Dadurch erhalte der Handel für den diesjährigen Weihnachtsverkauf Planungssicherheit. Denn der Kompromiss regelt auch die verkaufsoffenen Sonntage. Acht sollen es sein, die vom Senat festgelegt werden sollen, darunter zwei im Advent. Der bisherige Vorschlag von Gesundheitssenatorin Katrin Lompscher (Linke) sah nur sechs vom Senat bestimmte Sonntage vor. Außerdem sollen die Händler an zwei zusätzlichen Sonntagen ihre Läden zu „besonderen Anlässen“ öffnen dürfen, etwa bei Straßenfesten oder Firmenjubiläen.

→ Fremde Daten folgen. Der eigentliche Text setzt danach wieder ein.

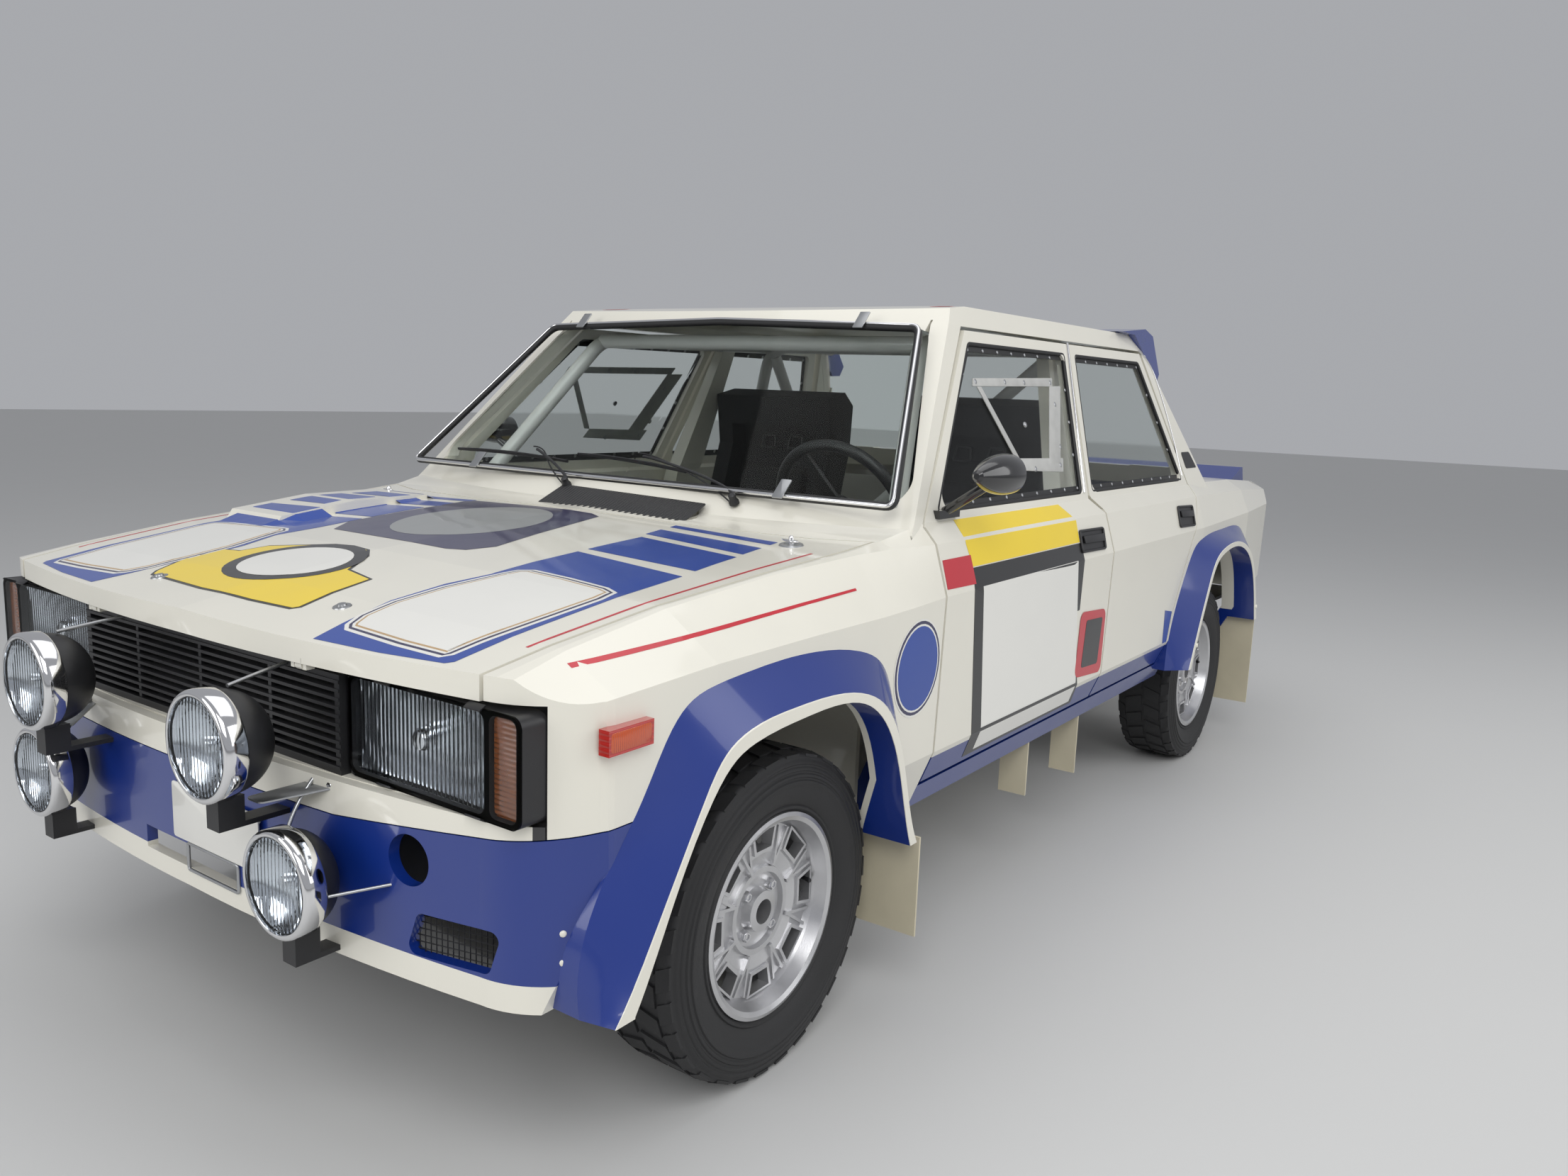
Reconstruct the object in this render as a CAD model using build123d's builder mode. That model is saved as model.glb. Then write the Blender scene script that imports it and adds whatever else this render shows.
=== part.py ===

Die Gewerkschaft Verdi befürchtet derweil, dass dadurch „Öffnungsmöglichkeiten Tür und Tor geöffnet“ werden, besondere Ereignisse seien nur schwer einzugrenzen. Sollte der Senat in einem Jahr weniger als acht Sonntage festlegen, dürfen die Händler entsprechend mehr frei wählen, sagte der SPD-Abgeordnete Schroedter, Obergrenze seien zehn. In diesem Jahr sollen bereits der erste oder zweite Adventsonntag sowie der vierte am 19. Dezember offen sein. Durch die Regelung der „besonderen Anlässe“ könnte insgesamt an drei Adventssonntagen geöffnet sein, sagte Schroedter. Dann befürchtet FDP-Mann Thiel neue Klagen. Den Verkauf an allen vier Adventssonntagen hatte das Bundesverfassungsgericht verboten.